A Lei Complementar nº 157/2016, publicada no final do ano passado, promoveu inúmeras alterações na Lei Complementar nº 116/2003, que, cumprindo misso constitucional, dá toda estrutura ao imposto municipal sobre serviços - ISS. Uma das mudanças mais radicais, que merece destaque, diz respeito à definição da competência tributária municipal para instituição, fiscalização e cobrança do ISS. Para algumas atividades, o imposto que antes era recolhido na "sede administrativa" da empresa, designada na lei como "estabelecimento prestador", agora passará a ser pago ao Município onde estiver estabelecido o tomador dos serviços.

Este deslocamento da competência, pulverizando a arrecadação do ISS, impacta muito o dia a dia dos contribuintes, tanto do ponto de vista estrutural, como do ponto de vista financeiro, já que o novo sujeito ativo da relação jurídico tributária, município do tomador, via de regra, praticará sempre a alíquota máxima do imposto, qual seja, cinco por cento.

Muito bem!

Em vista disto, muitas são as dúvidas e discussões acerca do momento exato, a partir do qual estas relevantes alterações serão, efetivamente, colocadas em prática.

Afinal de contas, a Lei Complementar nº 157/2016 está ou não está vigorando?Será que ela já está produzindo os seus efeitos?

Vamos, por primeiro, distinguir bem estes dois institutos, para aí sim, depois, analisá-los isoladamente.

Apenas um pequeno trecho dos ensinamentos do Professor Carlos Alberto M.S.M. Violante, em sua obra "Lei de Introdução ao Código Civil", é o suficiente para fixarmos bem a diferença entre eles:

"Vigência e eficácia são expressões distintas.
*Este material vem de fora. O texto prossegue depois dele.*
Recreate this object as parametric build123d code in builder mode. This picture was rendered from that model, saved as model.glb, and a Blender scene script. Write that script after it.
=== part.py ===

Lei vigente é aquela que integra o ordenamento jurídico, por ter atendido regularmente todas as etapas do processo de elaboração da lei; lei eficaz é aquela que efetivamente produz os efeitos nela previstos."

Então, a vigência da lei, é sempre definida no "corpo" dela mesma, já que o legislador é obrigado a estabelecer, na chamada "cláusula de vigência", o momento a partir do qual ela integra o ordenamento jurídico. Uma lei pode entrar em vigor, tanto na data de sua publicação, quanto em qualquer outra data futura, fixada expressamente pelo legislador.

No caso específico da Lei Complementar nº 157/2016, o legislador estabeleceu que ela entra em vigor na data de sua publicação, ou seja, 30 de dezembro de 2016. Do mesmo modo, o texto vetado pelo Presidente da República e reincorporado à lei, por conta da rejeição do veto pelo Congresso Nacional, também entra em vigor na data de sua publicação, qual seja, 01 de junho de 2017.

Aí está, portanto, o momento a partir do qual a Lei Complementar 157/2016 está vigorando.

Mas, será que ela já está produzindo os seus efeitos?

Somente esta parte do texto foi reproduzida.